The following year, a former civil official from the northern city of P’yongyang raised an even larger army and tried once more to drive the General and his captains out. This attack too failed, but the rebels stormed around in the north of Goryeo for more than a year before an army from the capital finally captured the ringleader and scattered his guerrilla followers. By then, Uijong was dead; one of Senior Captain Yi Uibang’s men had assassinated him in his island prison.13
Matters in the Council of Generals were equally unstable, and a fifteen-year series of murders commenced. The two Senior Captains fell out with each other, and by 1174 Yi Uibang had assassinated his rival Yi Ko. Now undisputed second-in-command to the General, he arranged the marriage of his daughter to King Myeongjong’s son, the crown prince. At this display of ambitions, General Jung-bu arranged for Yi Uibang to be murdered in turn. He controlled the Council of Generals alone for another five years, but his iron hand soon grew far too heavy. In 1179, a younger officer killed the General himself.
Chaos reigned until 1196, when two brothers of the Choe clan—Choe Chung-heon and Choe Chung-su—murdered their most powerful rival and claimed control of the Council of Generals.
The older of the two brothers, Chung-heon, had barely turned twenty-one at the time of army’s revolt. Now he was forty-seven years old, head of his clan, veteran and survivor of a quarter century of civil war. Unlike his predecessors, Chung-heon had a long-term plan. He did not intend to rule by controlling the unruly Goryeo army; the series of graves outside the capital city’s walls had convinced him of the pointlessness of such a strategy.

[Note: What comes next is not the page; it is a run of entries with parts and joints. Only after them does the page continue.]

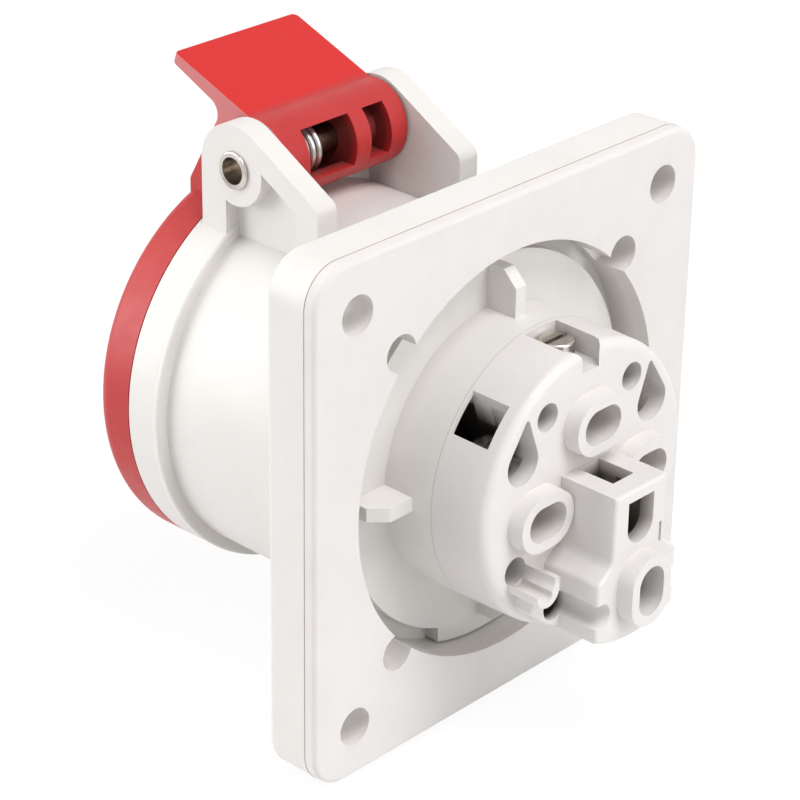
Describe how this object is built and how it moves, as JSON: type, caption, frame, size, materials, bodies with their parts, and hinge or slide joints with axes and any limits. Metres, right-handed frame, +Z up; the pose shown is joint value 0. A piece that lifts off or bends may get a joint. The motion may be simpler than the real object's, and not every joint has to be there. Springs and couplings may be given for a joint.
{
  "type": "panel mount industrial socket",
  "caption": "Square-flanged panel socket for round industrial plugs, with a sprung lid on a hinge, a soft gasket and screw terminals behind.",
  "frame": {"origin": "middle of the gasket's rear face on the socket axis, in the plane of the panel's front", "axes": "+Y along the socket axis to the rear of the panel, +Z up to the hinge, +X to the left seen from in front"},
  "size_m": [0.075, 0.078, 0.0836],
  "materials": {
    "grey_plastic": "fine satin moulding",
    "red_plastic": "satin moulding",
    "gasket_rubber": "soft pale foam rubber",
    "seal_rubber": "matt black",
    "nickel": "nickel plate",
    "spring_steel": "bright drawn wire",
    "brass": "plain machined"
  },
  "bodies": {
    "base": {"housing": "grey_plastic", "contact_carrier": "grey_plastic", "terminal_block": "grey_plastic", "flange_gasket": "gasket_rubber", "hinge_pin": "nickel", "lid_spring": "spring_steel", "block_screws": "nickel", "contact_line_1": "brass", "contact_line_2": "brass", "contact_line_3": "brass", "contact_neutral": "brass", "contact_earth": "brass", "clamp_top": "brass", "clamp_left": "brass", "clamp_right": "brass", "clamp_middle": "brass", "clamp_bottom": "brass"},
    "lid": {"lid": "red_plastic", "lid_seal": "seal_rubber"},
    "screw_top": {"screw_top": "nickel"},
    "screw_left": {"screw_left": "nickel"},
    "screw_right": {"screw_right": "nickel"},
    "screw_middle": {"screw_middle": "nickel"},
    "screw_bottom": {"screw_bottom": "nickel"}
  },
  "joints": [
    {"name": "lid_hinge", "type": "hinge", "parent": "base", "child": "lid", "pos_m": [0, -0.0368, 0.0345], "axis": [-1, 0, 0], "range_deg": [0, 150], "stiffness_Nm_per_rad": 0.02, "springref_deg": -28.65, "deforming": ["lid_spring"]},
    {"name": "screw_top_travel", "type": "slide", "parent": "base", "child": "screw_top", "axis": [0, 0, 1], "range_m": [0, 0.0025]},
    {"name": "screw_left_travel", "type": "slide", "parent": "base", "child": "screw_left", "axis": [0.3272, 0, 0.9449], "range_m": [0, 0.0025]},
    {"name": "screw_right_travel", "type": "slide", "parent": "base", "child": "screw_right", "axis": [-0.3272, 0, 0.9449], "range_m": [0, 0.0025]},
    {"name": "screw_middle_travel", "type": "slide", "parent": "base", "child": "screw_middle", "axis": [0, 0, 1], "range_m": [0, 0.0025]},
    {"name": "screw_bottom_travel", "type": "slide", "parent": "base", "child": "screw_bottom", "axis": [0, 0, -1], "range_m": [0, 0.0025]}
  ]
}
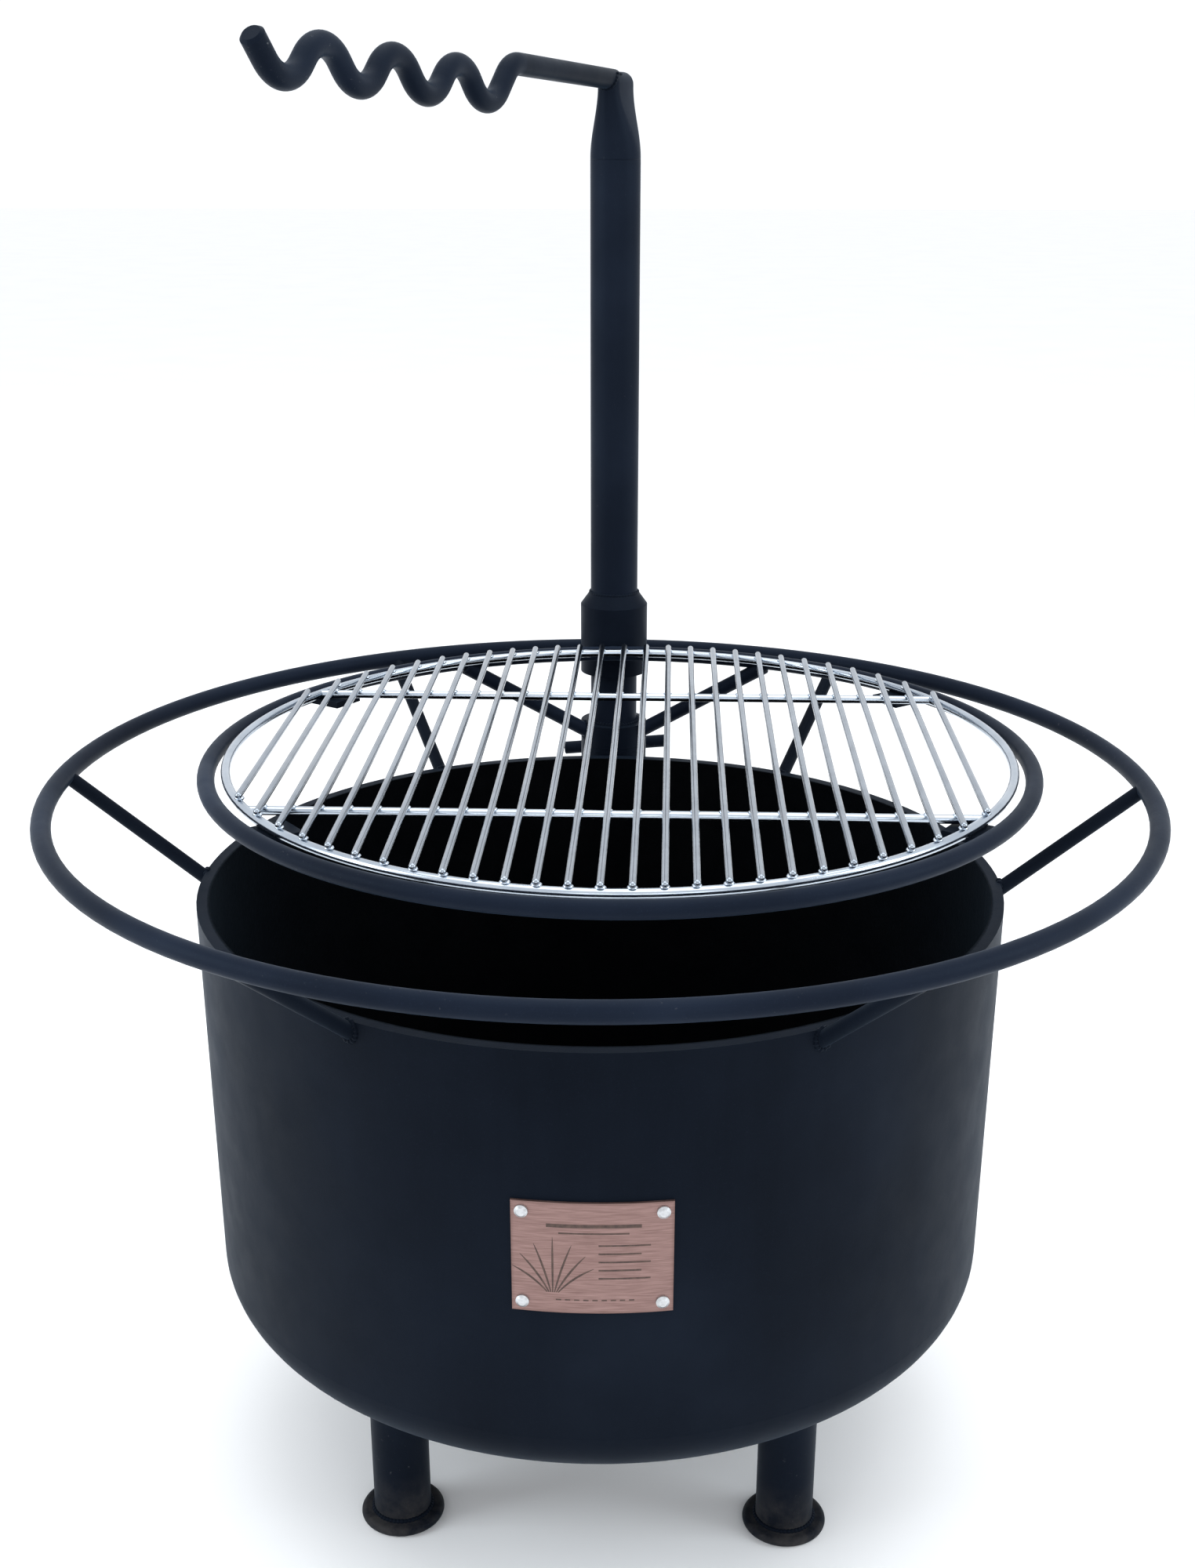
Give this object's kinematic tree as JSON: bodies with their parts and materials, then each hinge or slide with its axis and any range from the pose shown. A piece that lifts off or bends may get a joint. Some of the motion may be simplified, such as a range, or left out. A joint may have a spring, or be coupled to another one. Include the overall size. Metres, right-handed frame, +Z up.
{
  "type": "fire pit with swing-out cooking grate",
  "caption": "Round steel fire pit on pipe legs, with a hoop rail, and a cooking grate that lifts and swings on a rear post with a wavy handle.",
  "frame": {"origin": "on the ground under the middle of the bowl", "axes": "+Z up, front of the pit towards -Y, the post at +Y"},
  "size_m": [0.8281, 0.8282, 1.0722],
  "materials": {
    "painted_steel": "satin blue-black heat-resistant paint",
    "chrome_wire": "bright chrome plate",
    "copper_plate": "brushed copper, lightly etched",
    "zinc_steel": "zinc-plated steel"
  },
  "bodies": {
    "base": {"bowl_shell": "painted_steel", "dished_bottom": "painted_steel", "leg_front_left": "painted_steel", "leg_front_right": "painted_steel", "leg_rear_left": "painted_steel", "leg_rear_right": "painted_steel", "foot_front_left": "painted_steel", "foot_front_right": "painted_steel", "foot_rear_left": "painted_steel", "foot_rear_right": "painted_steel", "hoop_rail": "painted_steel", "strut_front_left": "painted_steel", "strut_front_right": "painted_steel", "strut_left": "painted_steel", "strut_right": "painted_steel", "strut_rear_left": "painted_steel", "strut_rear_right": "painted_steel", "post_receiver": "painted_steel", "saddle_upper": "painted_steel", "saddle_lower": "painted_steel", "clamp_nut": "zinc_steel", "name_plate": "copper_plate", "plate_screws": "zinc_steel"},
    "lift_washer": {"thrust_washer": "painted_steel"},
    "swing_arm": {"post_tube": "painted_steel", "post_crown": "painted_steel", "stop_collar": "painted_steel", "ring_hub": "painted_steel", "brace_left": "painted_steel", "brace_right": "painted_steel", "grate_ring": "painted_steel", "grate_tabs": "painted_steel", "handle_arm": "painted_steel", "wave_grip": "painted_steel"},
    "cooking_grate": {"grate_rim": "chrome_wire", "grate_bars": "chrome_wire", "grate_cross_rods": "chrome_wire"},
    "clamp_screw": {"clamp_screw": "zinc_steel"},
    "clamp_handle": {"clamp_head": "zinc_steel", "clamp_tee_bar": "painted_steel"}
  },
  "joints": [
    {"name": "post_lift", "type": "slide", "parent": "base", "child": "lift_washer", "axis": [0, 0, 1], "range_m": [0, 0.15]},
    {"name": "grate_swing", "type": "hinge", "parent": "lift_washer", "child": "swing_arm", "pos_m": [0, 0.3395, 0.4965], "axis": [0, 0, 1], "range_deg": [-30, 30]},
    {"name": "grate_lift_off", "type": "slide", "parent": "swing_arm", "child": "cooking_grate", "axis": [0, 0, 1], "range_m": [0, 0.1]},
    {"name": "clamp_out", "type": "slide", "parent": "base", "child": "clamp_screw", "axis": [0, 1, 0], "range_m": [0, 0.0036]},
    {"name": "clamp_turn", "type": "hinge", "parent": "clamp_screw", "child": "clamp_handle", "pos_m": [0, 0.39565, 0.469], "axis": [0, 1, 0], "range_deg": [0, 720]}
  ],
  "couplings": [
    {"joint": "clamp_out", "follows": "clamp_turn", "m_per_rad": 0.00027852}
  ]
}
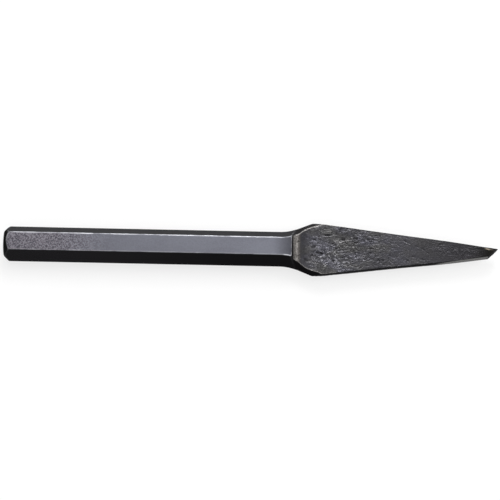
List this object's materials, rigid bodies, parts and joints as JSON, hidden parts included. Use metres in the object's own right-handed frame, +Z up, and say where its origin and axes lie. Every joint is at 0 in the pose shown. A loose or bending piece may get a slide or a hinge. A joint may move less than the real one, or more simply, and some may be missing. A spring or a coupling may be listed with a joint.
{
  "type": "half round nose chisel",
  "caption": "Struck hand chisel of hexagonal bar: chamfered crowned head, flared flat blade, tapering to a half round nose with one ground cutting face.",
  "frame": {"origin": "middle of the floor area that the chisel covers when it lies on a flat of its bar", "axes": "+X along the tool to the cutting point, +Z up, square to the blade's wide faces; +Y is the side of the half round edge and the cutting point"},
  "size_m": [0.1524, 0.0168, 0.0095],
  "materials": {
    "bar_finish": "black oxide on drawn bar, satin blue-grey, finely mottled",
    "forged_finish": "black oxide on forged steel, matt, pitted and rippled",
    "ground_finish": "black oxide over ground steel, with the belly ground bright"
  },
  "bodies": {
    "root": {"struck_head": "bar_finish", "hex_shank": "bar_finish", "shoulder": "forged_finish", "blade": "forged_finish", "nose": "ground_finish"}
  },
  "joints": []
}
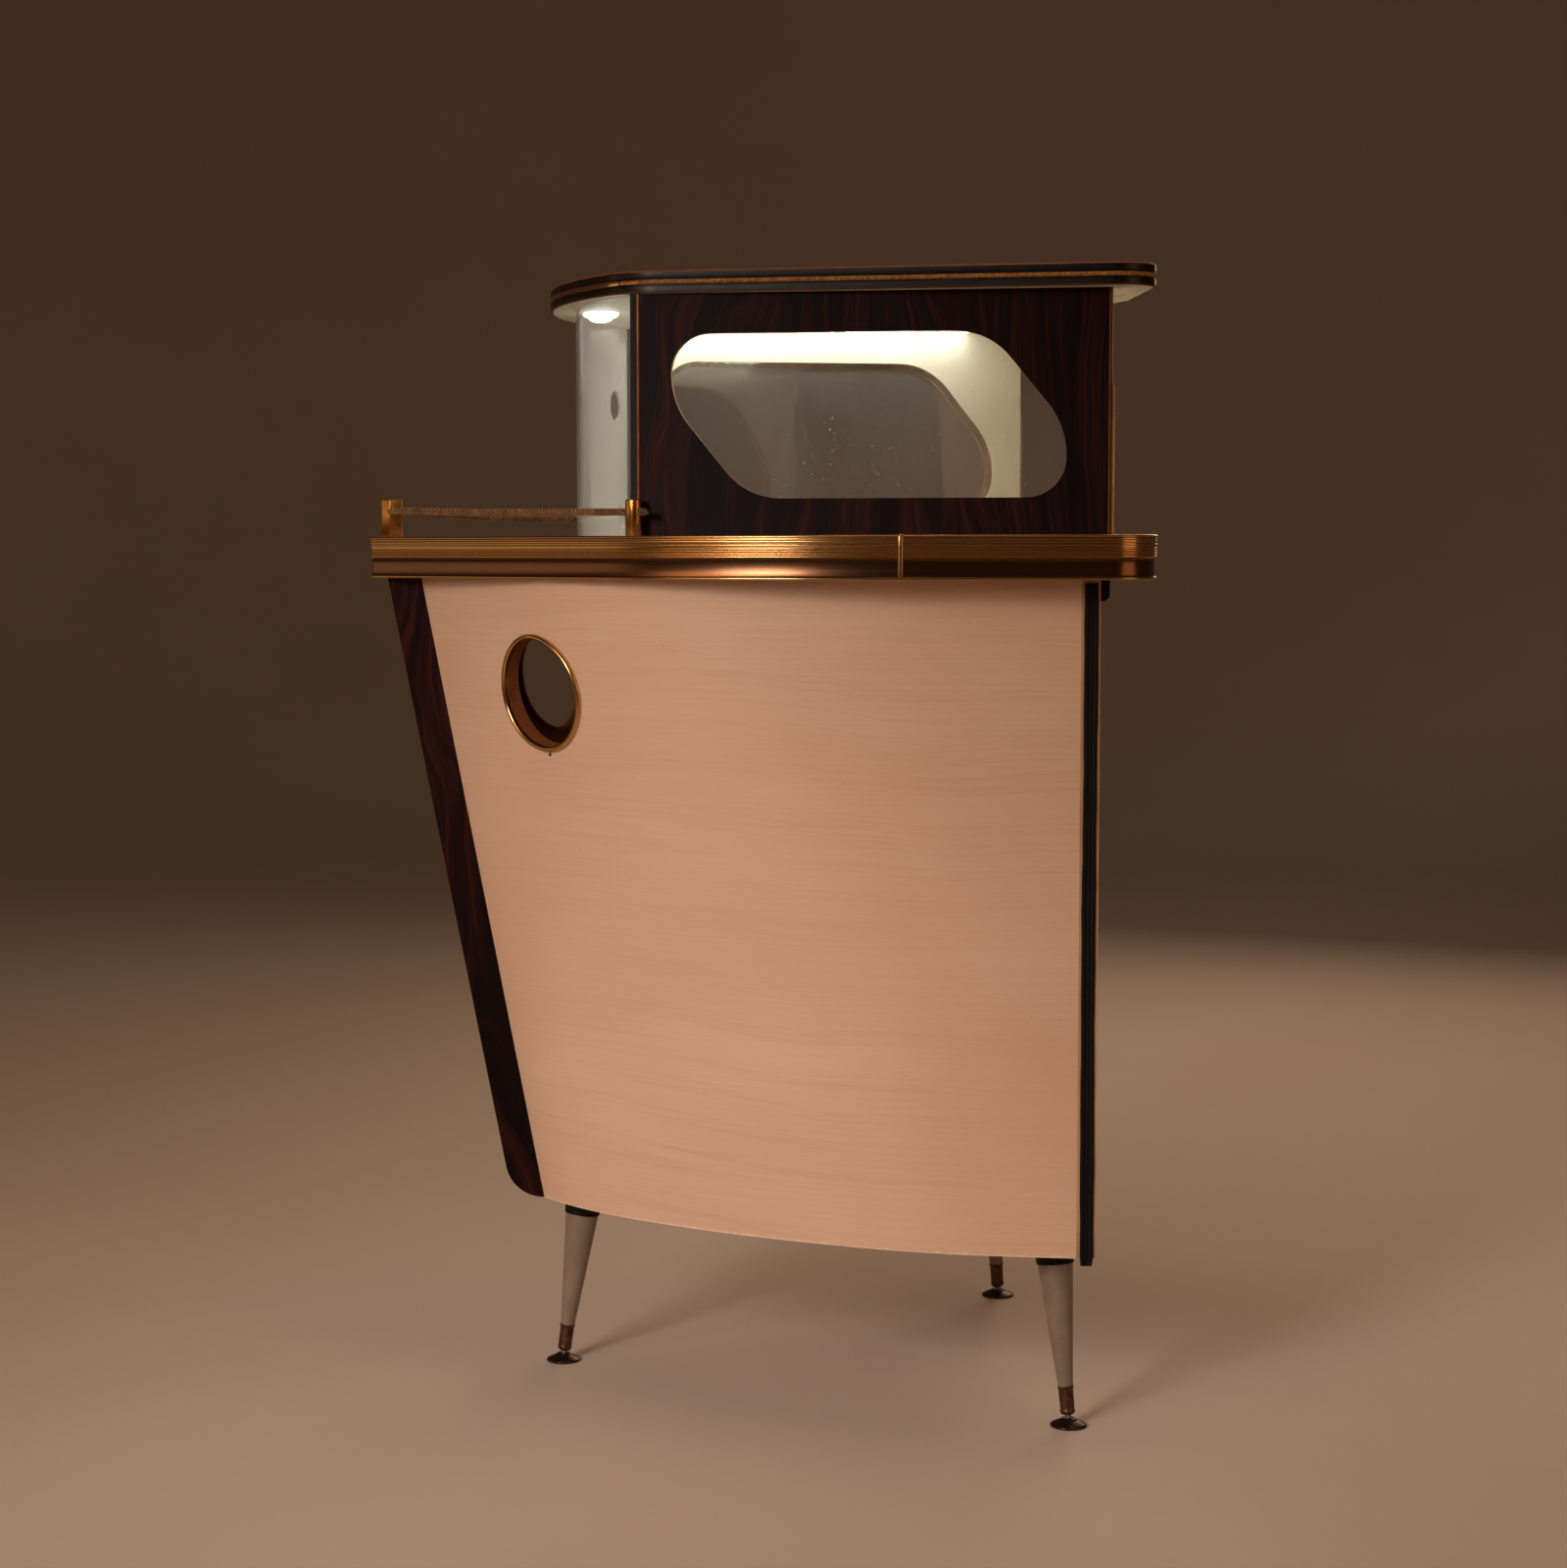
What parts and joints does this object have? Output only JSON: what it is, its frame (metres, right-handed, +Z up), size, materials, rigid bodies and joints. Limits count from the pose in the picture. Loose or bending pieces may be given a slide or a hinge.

Nor did he aspire to claim the crown.
To put his own sons on the Goryeo throne would be to shatter the mystique of the long-lasting Goryeo dynasty; such a move might energize a whole new civilian resistance to the military dictatorship. A year after seizing power, he suggested to the now-elderly king Myeongjong that he abdicate because of his failing health. Myeongjong, probably relieved to be given a nonfatal way off the throne, quickly agreed. In his place, Chung-heon organized the coronation of Myeongjong’s younger brother Sinjong, who was even more malleable: “Sinjong was put upon the throne by Choe Chung-heon,” says the Goryeosa, “and all matters of life and death, decisions to accept or to reject, were in Choe’s hands. Sinjong stood above his subjects holding only empty authority. Alas, he was nothing but a puppet.”14
Just after Sinjong’s coronation, Chung-heon’s younger brother and co-ruler, Choe Chung-su, decided to push for the marriage of his own daughter to Sinjong’s son, now crown prince. The older brother disagreed sharply with this strategy. “Now, brother,” he is said to have objected, “although our power can shake the country, our lineage was originally humble. If we have your daughter marry the crown prince, will we not be criticized?” When Choe Chung-su ignored his counsel and pushed ahead with the betrothal, the two brothers quarreled so violently that their supporters divided and began to fight in the streets. In the struggle, Chung-su was killed.15
Now Choe Chung-heon was in sole control of the throne, and his ultimate plan grew clear. Rather than becoming head of an army administration or part of the royal family, he intended to rule as a private citizen. His own personal guards, supplemented by troops who owed loyalty directly to him, became a separate and independent army within the capital, answering only to Choe Chung-heon. At first, they simply guarded his house. As time went on, they were augmented by mercenaries, deserters from the regular army, and new allies, until Choe Chung-heon controlled thirty-six armed units of well-trained fighters. “The bravest soldiers were all Choe Chung-heon’s,” says the Goryeosa, “[and] those in the government army were all thin and weak and useless.”16
Over the next decades, Choe Chung-heon would slowly transfer more and more of the government’s powers—including tax collection and the prosecution of lawbreakers—over to his own private control. Meanwhile, he allowed the Goryeo throne, the traditional government offices, and the shell of the army to survive. The Council of Generals was given a handful of ceremonial tasks, the task of carrying out important Buddhist rituals, and the responsibility for making maps; it no longer took any part in governing the country. The military revolt had ended up by destroying not only the power of the civilian officials but the strength of the army itself.17
* There are two major systems for rendering Korean names into the Roman alphabet. The older system, McCune-Reischauer Romanization, uses phonetic symbols; the second, Revised Romanization, tries to represent Korean sounds with combinations of vowels and consonants. Some names, such as Injong, are the same in both systems, but where the transliterations differ (the name of Injong’s oldest son is Uijong in Revised Romanization, Ŭijong in McCune-Reischauer), I have chosen for simplicity’s sake to use Revised Romanization. Revised Romanization is the current official system of South Korea, although North Korea continues to use a slightly altered version of McCune-Reischauer.